Menurut Gan, hoaks saat ini menjadi musuh bersama para jurnalis yang mesti terus dilawan. Sumber-sumber kredibel dan akurat harus terus diproduksi. Perkembangan teknologi harus dimanfaatkan untuk meningkatkan performa kerja. Dengan begitu, media massa tetap akan mendapat tempat di tengah masyarakat.
“Kita harus terus melindungi jurnalisme karena demokrasi akan lebih hidup dengan banyaknya jurnalis,” katanya.
Beban kerja
Jurnalisme di Asia Tenggara tak hanya menghadapi tantangan penyebaran hoaks lewat media sosial dan intimidasi terhadap para pekerjanya. Di sejumlah negara masalah upah dan beban kerja juga masih dihadapi oleh para jurnalis. Perkembangan digital kini menuntut wartawan bekerja lebih keras dengan jam kerja yang panjang.

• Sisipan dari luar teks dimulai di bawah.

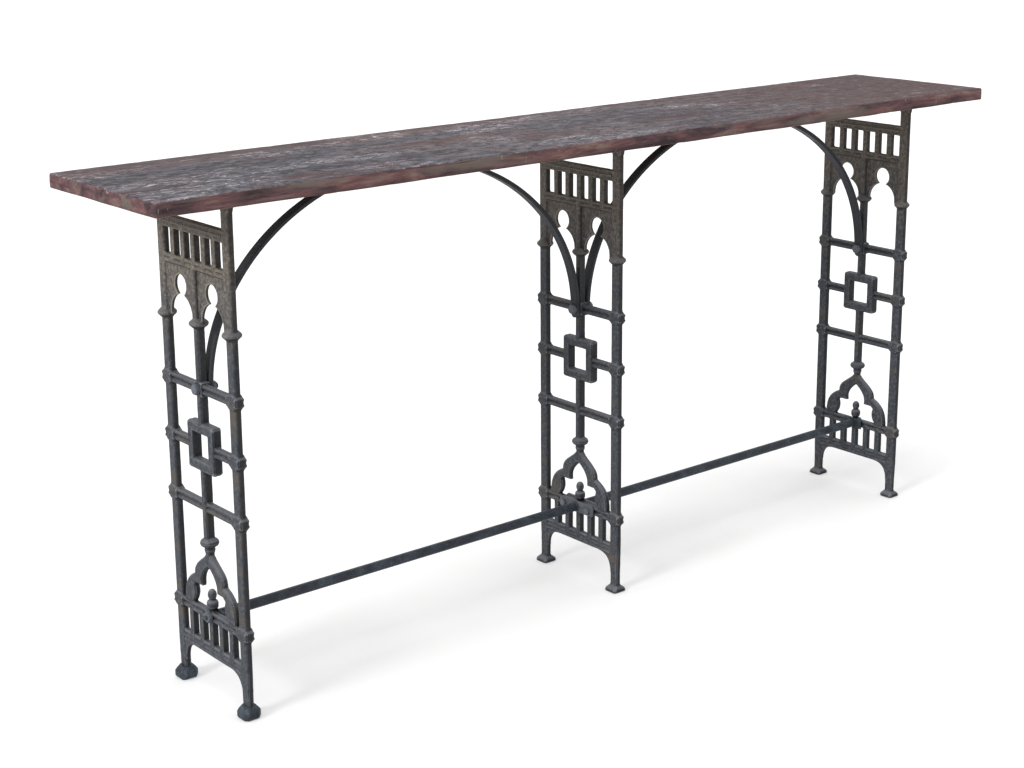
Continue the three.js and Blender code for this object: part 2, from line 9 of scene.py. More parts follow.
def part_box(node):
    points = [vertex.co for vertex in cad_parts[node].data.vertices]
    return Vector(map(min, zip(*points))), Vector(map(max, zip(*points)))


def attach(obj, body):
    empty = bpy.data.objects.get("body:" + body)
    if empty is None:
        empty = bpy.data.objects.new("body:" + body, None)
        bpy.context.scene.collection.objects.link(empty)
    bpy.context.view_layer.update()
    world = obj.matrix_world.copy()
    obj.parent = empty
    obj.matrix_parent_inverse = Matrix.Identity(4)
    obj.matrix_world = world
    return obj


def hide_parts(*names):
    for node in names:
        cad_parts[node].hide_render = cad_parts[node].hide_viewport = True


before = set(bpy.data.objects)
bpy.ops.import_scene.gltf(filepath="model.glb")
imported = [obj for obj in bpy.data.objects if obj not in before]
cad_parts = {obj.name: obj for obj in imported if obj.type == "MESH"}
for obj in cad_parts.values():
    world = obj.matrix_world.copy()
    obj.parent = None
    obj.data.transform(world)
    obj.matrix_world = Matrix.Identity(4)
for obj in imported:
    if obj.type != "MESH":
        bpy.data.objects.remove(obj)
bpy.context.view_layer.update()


def box_mm(node):
    """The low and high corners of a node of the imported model."""
    return [corner * 1000 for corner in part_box(node)]


def middle(node):
    low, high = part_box(node)
    return (low + high) * 500


# ------------------------------------------------------------------ sizes, in millimetres
SLAB_LOW, SLAB_HIGH = box_mm("tabletop")
UNDERSIDE_Z = SLAB_LOW.z
POST_TOP_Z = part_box("top_plate_middle_front")[0].z * 1000
POST_Y = middle("top_plate_middle_back").y
RAIL_Z = middle("rod_nut_left").z
BOLT_Z = middle("brace_bolt_left").z
FRAME_X = {n: middle("top_plate_" + n + "_front").x for n in ("left", "middle", "right")}

POST_WIDE, POST_DEEP, POST_CHAMFER = 23, 12, 3
LEG_WIDE, KNEE_WIDE, KNEE_Z, LEG_CHAMFER = 19, 19.5, 40, 2.5
LEG_START_ON_FOOT, LEG_START_ON_BLOCK = 7, 20
MULLION_WIDE, MULLION_DEEP, MULLION_CHAMFER = 14, 17, 3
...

“Sayangnya, hal tersebut belum diimbangi dengan gaji yang layak. Akibatnya, banyak yang merasa stres dan keluar dari industri media,” kata Direktur International Federation of Journalists (IFJ) Asia Pasifik Australia Jane Worthington.
Menurutnya, hal tersebut menjadi salah satu alasan mengapa serikat pekerja harus dibentuk baik secara internal maupun eksternal. Perkumpulan tersebut penting untuk memahami permasalahan yang dihadapi oleh para jurnalis. Diharapkan, solusi bisa dicapai.
Kompas
Direktur International Federation of Journalists (IFJ) Asia Pasifik Australia Jane Worthington.
“Kita perlu belajar juga dari industri lain. Banyak hal yang bisa dipetik dari industri lainnya berkaitan dengan masalah upah dan beban kerja,” kata Jane.
Victorian Brand of Media Entertainment and Art Alliance (MEA) Australia Adam Portelli menyatakan, hal serupa juga terjadi di Australia. Undang-undang ketenagakerjaan di Australia hanya berlaku untuk media cetak dan penyiaran, bukan untuk media daring.
“Hak cuti dan upah layak tidak dirasakan pekerja media daring. Hal itu kini berangsur membaik dengan adanya serikat pekerja,” katanya.
Hal tersebut, kini banyak dikembangkan oleh industri media di Eropa seperti The Guardian. Mereka membentuk serikat pekerja dan melakukan advokasi. Alhasil, terbentuk perjanjian kerja yang baru untuk memberikan pembayaran lembur dan insentif untuk jurnalis yang bekerja di luar jam kerja.
“Kesadaran tersebut tumbuh dari para jurnalis muda yang merasakan kegelisahan dan memutuskan untuk berserikat,” katanya.